WHAT YOU WILL DO — The data below is to be returned in full and exactly.

- - - -

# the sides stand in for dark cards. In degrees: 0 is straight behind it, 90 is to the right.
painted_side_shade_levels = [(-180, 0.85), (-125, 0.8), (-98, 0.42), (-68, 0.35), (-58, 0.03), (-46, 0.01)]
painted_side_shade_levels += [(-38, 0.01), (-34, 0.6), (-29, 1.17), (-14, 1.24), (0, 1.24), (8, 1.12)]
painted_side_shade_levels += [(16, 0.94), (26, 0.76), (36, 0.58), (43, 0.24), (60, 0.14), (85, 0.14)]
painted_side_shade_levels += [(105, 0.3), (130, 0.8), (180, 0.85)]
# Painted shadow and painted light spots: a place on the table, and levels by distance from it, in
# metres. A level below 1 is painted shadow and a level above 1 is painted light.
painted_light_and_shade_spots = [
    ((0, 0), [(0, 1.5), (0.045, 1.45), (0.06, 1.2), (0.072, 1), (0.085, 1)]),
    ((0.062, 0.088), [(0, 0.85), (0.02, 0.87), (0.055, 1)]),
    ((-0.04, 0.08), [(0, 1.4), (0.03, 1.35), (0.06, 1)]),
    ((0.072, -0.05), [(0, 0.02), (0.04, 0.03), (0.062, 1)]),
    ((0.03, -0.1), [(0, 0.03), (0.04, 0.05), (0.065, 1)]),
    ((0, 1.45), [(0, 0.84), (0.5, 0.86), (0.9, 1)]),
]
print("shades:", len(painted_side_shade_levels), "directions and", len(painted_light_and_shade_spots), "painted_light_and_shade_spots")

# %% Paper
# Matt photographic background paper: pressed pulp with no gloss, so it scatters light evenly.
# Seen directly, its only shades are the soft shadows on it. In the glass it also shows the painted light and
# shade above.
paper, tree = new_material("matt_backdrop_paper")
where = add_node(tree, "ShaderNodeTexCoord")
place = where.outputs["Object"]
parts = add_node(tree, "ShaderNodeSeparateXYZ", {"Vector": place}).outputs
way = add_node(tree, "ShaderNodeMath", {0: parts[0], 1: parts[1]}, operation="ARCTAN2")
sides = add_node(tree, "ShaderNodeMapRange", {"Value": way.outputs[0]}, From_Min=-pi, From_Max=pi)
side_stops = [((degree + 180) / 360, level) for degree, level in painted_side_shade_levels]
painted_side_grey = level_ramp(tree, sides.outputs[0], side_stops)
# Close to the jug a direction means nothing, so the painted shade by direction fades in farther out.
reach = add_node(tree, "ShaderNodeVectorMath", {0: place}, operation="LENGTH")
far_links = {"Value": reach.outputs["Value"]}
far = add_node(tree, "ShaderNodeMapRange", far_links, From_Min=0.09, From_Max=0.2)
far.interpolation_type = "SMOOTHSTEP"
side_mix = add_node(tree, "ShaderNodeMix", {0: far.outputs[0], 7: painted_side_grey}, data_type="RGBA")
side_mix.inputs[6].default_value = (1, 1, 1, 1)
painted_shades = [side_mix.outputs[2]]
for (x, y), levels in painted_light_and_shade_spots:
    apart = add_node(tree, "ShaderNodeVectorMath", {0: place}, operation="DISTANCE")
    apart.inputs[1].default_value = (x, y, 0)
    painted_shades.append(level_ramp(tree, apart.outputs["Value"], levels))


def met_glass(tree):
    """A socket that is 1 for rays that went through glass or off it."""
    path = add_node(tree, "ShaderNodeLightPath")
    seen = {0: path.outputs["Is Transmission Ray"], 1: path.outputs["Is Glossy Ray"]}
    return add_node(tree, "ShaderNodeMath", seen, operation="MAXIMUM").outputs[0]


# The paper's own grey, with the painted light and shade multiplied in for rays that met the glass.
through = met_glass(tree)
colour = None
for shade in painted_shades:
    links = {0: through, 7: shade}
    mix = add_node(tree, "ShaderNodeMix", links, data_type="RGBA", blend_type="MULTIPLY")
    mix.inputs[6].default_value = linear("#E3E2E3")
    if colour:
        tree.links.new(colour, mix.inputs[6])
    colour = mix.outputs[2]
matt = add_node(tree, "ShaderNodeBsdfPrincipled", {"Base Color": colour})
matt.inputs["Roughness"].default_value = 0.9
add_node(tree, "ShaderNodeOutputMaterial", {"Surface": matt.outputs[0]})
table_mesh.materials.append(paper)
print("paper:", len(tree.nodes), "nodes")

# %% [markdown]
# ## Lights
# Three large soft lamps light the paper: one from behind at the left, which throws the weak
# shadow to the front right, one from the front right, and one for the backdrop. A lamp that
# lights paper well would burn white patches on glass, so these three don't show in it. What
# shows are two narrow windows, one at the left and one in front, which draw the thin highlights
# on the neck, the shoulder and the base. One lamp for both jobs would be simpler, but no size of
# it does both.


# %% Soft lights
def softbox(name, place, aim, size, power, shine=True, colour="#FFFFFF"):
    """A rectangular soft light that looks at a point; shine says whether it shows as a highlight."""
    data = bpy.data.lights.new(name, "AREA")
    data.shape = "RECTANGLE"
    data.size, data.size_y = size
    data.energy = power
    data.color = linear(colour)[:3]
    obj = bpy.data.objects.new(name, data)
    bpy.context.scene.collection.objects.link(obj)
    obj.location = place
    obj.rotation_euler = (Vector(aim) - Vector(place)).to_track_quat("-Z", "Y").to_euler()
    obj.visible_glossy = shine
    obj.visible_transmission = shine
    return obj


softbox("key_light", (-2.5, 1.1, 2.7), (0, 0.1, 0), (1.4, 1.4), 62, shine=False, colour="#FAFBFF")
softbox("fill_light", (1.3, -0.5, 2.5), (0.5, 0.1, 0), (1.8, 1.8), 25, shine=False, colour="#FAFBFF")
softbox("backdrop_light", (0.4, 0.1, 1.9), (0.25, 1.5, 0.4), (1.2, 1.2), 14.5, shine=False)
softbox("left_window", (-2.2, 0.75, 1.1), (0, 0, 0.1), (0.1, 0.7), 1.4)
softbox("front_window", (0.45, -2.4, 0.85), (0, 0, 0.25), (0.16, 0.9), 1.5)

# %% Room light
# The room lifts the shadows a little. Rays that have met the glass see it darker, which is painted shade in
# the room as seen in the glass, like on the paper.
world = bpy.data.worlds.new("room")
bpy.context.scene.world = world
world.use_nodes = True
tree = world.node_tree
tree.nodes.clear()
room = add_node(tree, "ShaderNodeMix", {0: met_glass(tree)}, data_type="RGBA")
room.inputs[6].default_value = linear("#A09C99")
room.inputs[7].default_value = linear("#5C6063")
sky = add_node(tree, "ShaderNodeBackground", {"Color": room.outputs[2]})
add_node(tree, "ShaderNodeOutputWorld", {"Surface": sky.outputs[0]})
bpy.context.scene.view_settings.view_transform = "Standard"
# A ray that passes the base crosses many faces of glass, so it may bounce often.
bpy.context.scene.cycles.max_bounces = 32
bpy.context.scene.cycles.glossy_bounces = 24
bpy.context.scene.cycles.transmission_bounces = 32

- - - -

EXERCISE SOLUTION —
# the sides stand in for dark cards. In degrees: 0 is straight behind it, 90 is to the right.
painted_side_shade_levels = [(-180, 0.85), (-125, 0.8), (-98, 0.42), (-68, 0.35), (-58, 0.03), (-46, 0.01)]
painted_side_shade_levels += [(-38, 0.01), (-34, 0.6), (-29, 1.17), (-14, 1.24), (0, 1.24), (8, 1.12)]
painted_side_shade_levels += [(16, 0.94), (26, 0.76), (36, 0.58), (43, 0.24), (60, 0.14), (85, 0.14)]
painted_side_shade_levels += [(105, 0.3), (130, 0.8), (180, 0.85)]
# Painted shadow and painted light spots: a place on the table, and levels by distance from it, in
# metres. A level below 1 is painted shadow and a level above 1 is painted light.
painted_light_and_shade_spots = [
    ((0, 0), [(0, 1.5), (0.045, 1.45), (0.06, 1.2), (0.072, 1), (0.085, 1)]),
    ((0.062, 0.088), [(0, 0.85), (0.02, 0.87), (0.055, 1)]),
    ((-0.04, 0.08), [(0, 1.4), (0.03, 1.35), (0.06, 1)]),
    ((0.072, -0.05), [(0, 0.02), (0.04, 0.03), (0.062, 1)]),
    ((0.03, -0.1), [(0, 0.03), (0.04, 0.05), (0.065, 1)]),
    ((0, 1.45), [(0, 0.84), (0.5, 0.86), (0.9, 1)]),
]
print("shades:", len(painted_side_shade_levels), "directions and", len(painted_light_and_shade_spots), "painted_light_and_shade_spots")

# %% Paper
# Matt photographic background paper: pressed pulp with no gloss, so it scatters light evenly.
# Seen directly, its only shades are the soft shadows on it. In the glass it also shows the painted light and
# shade above.
paper, tree = new_material("matt_backdrop_paper")
where = add_node(tree, "ShaderNodeTexCoord")
place = where.outputs["Object"]
parts = add_node(tree, "ShaderNodeSeparateXYZ", {"Vector": place}).outputs
way = add_node(tree, "ShaderNodeMath", {0: parts[0], 1: parts[1]}, operation="ARCTAN2")
sides = add_node(tree, "ShaderNodeMapRange", {"Value": way.outputs[0]}, From_Min=-pi, From_Max=pi)
side_stops = [((degree + 180) / 360, level) for degree, level in painted_side_shade_levels]
painted_side_grey = level_ramp(tree, sides.outputs[0], side_stops)
# Close to the jug a direction means nothing, so the painted shade by direction fades in farther out.
reach = add_node(tree, "ShaderNodeVectorMath", {0: place}, operation="LENGTH")
far_links = {"Value": reach.outputs["Value"]}
far = add_node(tree, "ShaderNodeMapRange", far_links, From_Min=0.09, From_Max=0.2)
far.interpolation_type = "SMOOTHSTEP"
side_mix = add_node(tree, "ShaderNodeMix", {0: far.outputs[0], 7: painted_side_grey}, data_type="RGBA")
side_mix.inputs[6].default_value = (1, 1, 1, 1)
painted_shades = [side_mix.outputs[2]]
for (x, y), levels in painted_light_and_shade_spots:
    apart = add_node(tree, "ShaderNodeVectorMath", {0: place}, operation="DISTANCE")
    apart.inputs[1].default_value = (x, y, 0)
    painted_shades.append(level_ramp(tree, apart.outputs["Value"], levels))


def met_glass(tree):
    """A socket that is 1 for rays that went through glass or off it."""
    path = add_node(tree, "ShaderNodeLightPath")
    seen = {0: path.outputs["Is Transmission Ray"], 1: path.outputs["Is Glossy Ray"]}
    return add_node(tree, "ShaderNodeMath", seen, operation="MAXIMUM").outputs[0]


# The paper's own grey, with the painted light and shade multiplied in for rays that met the glass.
through = met_glass(tree)
colour = None
for shade in painted_shades:
    links = {0: through, 7: shade}
    mix = add_node(tree, "ShaderNodeMix", links, data_type="RGBA", blend_type="MULTIPLY")
    mix.inputs[6].default_value = linear("#E3E2E3")
    if colour:
        tree.links.new(colour, mix.inputs[6])
    colour = mix.outputs[2]
matt = add_node(tree, "ShaderNodeBsdfPrincipled", {"Base Color": colour})
matt.inputs["Roughness"].default_value = 0.9
add_node(tree, "ShaderNodeOutputMaterial", {"Surface": matt.outputs[0]})
table_mesh.materials.append(paper)
print("paper:", len(tree.nodes), "nodes")

# %% [markdown]
# ## Lights
# Three large soft lamps light the paper: one from behind at the left, which throws the weak
# shadow to the front right, one from the front right, and one for the backdrop. A lamp that
# lights paper well would burn white patches on glass, so these three don't show in it. What
# shows are two narrow windows, one at the left and one in front, which draw the thin highlights
# on the neck, the shoulder and the base. One lamp for both jobs would be simpler, but no size of
# it does both.


# %% Soft lights
def softbox(name, place, aim, size, power, shine=True, colour="#FFFFFF"):
    """A rectangular soft light that looks at a point; shine says whether it shows as a highlight."""
    data = bpy.data.lights.new(name, "AREA")
    data.shape = "RECTANGLE"
    data.size, data.size_y = size
    data.energy = power
    data.color = linear(colour)[:3]
    obj = bpy.data.objects.new(name, data)
    bpy.context.scene.collection.objects.link(obj)
    obj.location = place
    obj.rotation_euler = (Vector(aim) - Vector(place)).to_track_quat("-Z", "Y").to_euler()
    obj.visible_glossy = shine
    obj.visible_transmission = shine
    return obj


softbox("key_light", (-2.5, 1.1, 2.7), (0, 0.1, 0), (1.4, 1.4), 62, shine=False, colour="#FAFBFF")
softbox("fill_light", (1.3, -0.5, 2.5), (0.5, 0.1, 0), (1.8, 1.8), 25, shine=False, colour="#FAFBFF")
softbox("backdrop_light", (0.4, 0.1, 1.9), (0.25, 1.5, 0.4), (1.2, 1.2), 14.5, shine=False)
softbox("left_window", (-2.2, 0.75, 1.1), (0, 0, 0.1), (0.1, 0.7), 1.4)
softbox("front_window", (0.45, -2.4, 0.85), (0, 0, 0.25), (0.16, 0.9), 1.5)

# %% Room light
# The room lifts the shadows a little. Rays that have met the glass see it darker, which is painted shade in
# the room as seen in the glass, like on the paper.
world = bpy.data.worlds.new("room")
bpy.context.scene.world = world
world.use_nodes = True
tree = world.node_tree
tree.nodes.clear()
room = add_node(tree, "ShaderNodeMix", {0: met_glass(tree)}, data_type="RGBA")
room.inputs[6].default_value = linear("#A09C99")
room.inputs[7].default_value = linear("#5C6063")
sky = add_node(tree, "ShaderNodeBackground", {"Color": room.outputs[2]})
add_node(tree, "ShaderNodeOutputWorld", {"Surface": sky.outputs[0]})
bpy.context.scene.view_settings.view_transform = "Standard"
# A ray that passes the base crosses many faces of glass, so it may bounce often.
bpy.context.scene.cycles.max_bounces = 32
bpy.context.scene.cycles.glossy_bounces = 24
bpy.context.scene.cycles.transmission_bounces = 32